The meeting adjourned for a lunch break.

Afternoon Session
The Chair referred to the proposal by the Legal Resource that queried the usage of the phrase "ownership and Control" in the Bill and asked the Department to state its position thereon.

Mr Bouwer noted that the proposition envisages a big policy issue, which would entail taking the process right back to the drafting stage.

The Chair noted that in fact the Legal Resource concerns have been significantly covered in the new amendments.
The Chair asked Mr. Bouwer to respond to the amendments proposed by Rand Water.

Mr Bouwer replied that the amendments refer to page 8 of the printed Bill an area the Committee has decided to de-regulate in which case the proposed amendments have been over-taken by events.

Mr Musa (SALGA) suggested that provision be made to empower municipalities to call an extra-ordinary meeting where it deems necessary to correct certain excesses on the part of a municipal entity.

Dr Bouwer said that SALGA's concern is technically a governance issue since it involves a private company.

Mr Momoriat said that all these concerns have been covered noting that a council is entitled to call a shareholder's meeting or even an extra-ordinary session where it deems it necessary.

The Chair agreed with SALGA's concerns and asked the technical team to explicitly communicate this position in the Bill.
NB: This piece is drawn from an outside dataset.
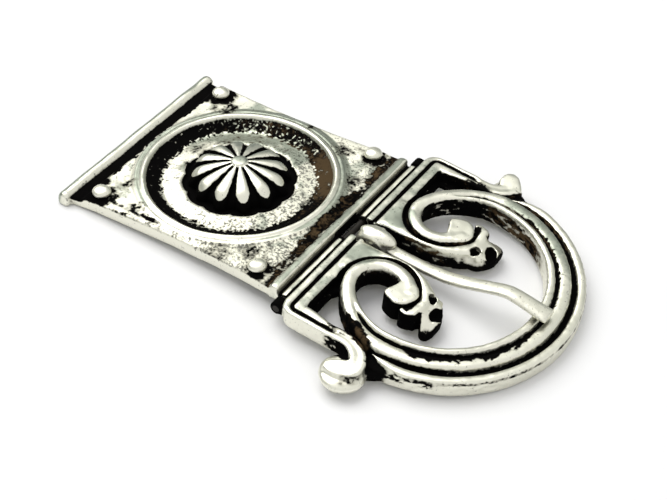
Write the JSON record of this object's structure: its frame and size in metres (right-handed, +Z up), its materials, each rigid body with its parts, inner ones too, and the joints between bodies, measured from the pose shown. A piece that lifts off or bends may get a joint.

Ms Hogan cautioned that the proposed council's observer status should not be mistaken to for an intervener which eventuality it would defeat the spirit of the Bill.

Mr Tarr (ANC) said that Municipalities have an inherent right to call a shareholder's meeting and that it was unnecessary to re-state the obvious.

The Chair defended his proposition on clearly spelling out this right noting that the situation on the ground was such that most councils do not have a good grasp of the legal provisions and asked the technical team to look for the proper wording.

The Committee then run through the previous amendments most of which were approved. The Chair said that the Long Title would have to be amended to supply clarity to the Bill.